Er, it’s “He lives in a SHOE.”
Yeah, by 1906 Buster and Tige were big stars, and people, and imaginary bears, loved to bask in their reflected glory.
Dude, no criticism seen! I LOVE getting more remembrances of the completely ephemeral Kiddy TV/Radio! The only things left of that are, usually, people’s memories. Think of how you have added to it, because I plan to update the report with such stuff. Look at** JimR**'s report that he bought Red Goose shoes for his kid. That is NOWHERE in any library I visited, nor is it on the internet. We Boomers, and near-Boomers, are the only easily-accessible source for a lot of this stuff.
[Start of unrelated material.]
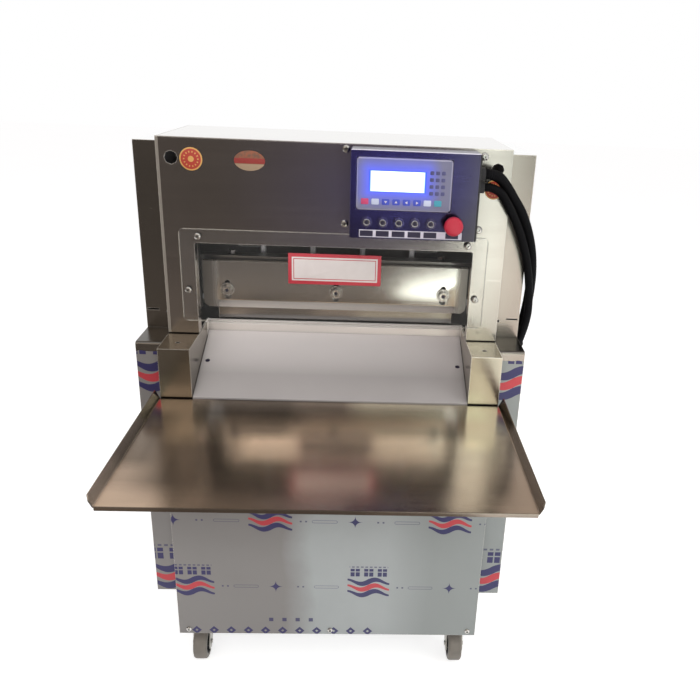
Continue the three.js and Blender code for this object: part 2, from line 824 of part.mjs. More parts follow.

cmoose. If you could supply a lin to the column in questions Whatever happened to Buster Brown shoes? it helps readers to follow along. You can simply cut and paste the url if you choose.
BTW, great job on the report, Mike.
Thanks, sam!
The show started as Smilin’ Ed McConnell and His Buster Brown Gang. When Ed McConnell died, Andy Devine took over, and the show was retitled Andy’s Gang. Both versions featured puppets Midnight the Cat, Squeaky the Mouse, and Froggy the Gremlin (“Plunk your magic twanger, Froggy!”). There was also a prefilmed Ghanga the Jungle Boy section.
Think of it as the first draft of The Banana Splits.
Stores that sold Buster Brown shoes gave away comic-book adaptations of the show.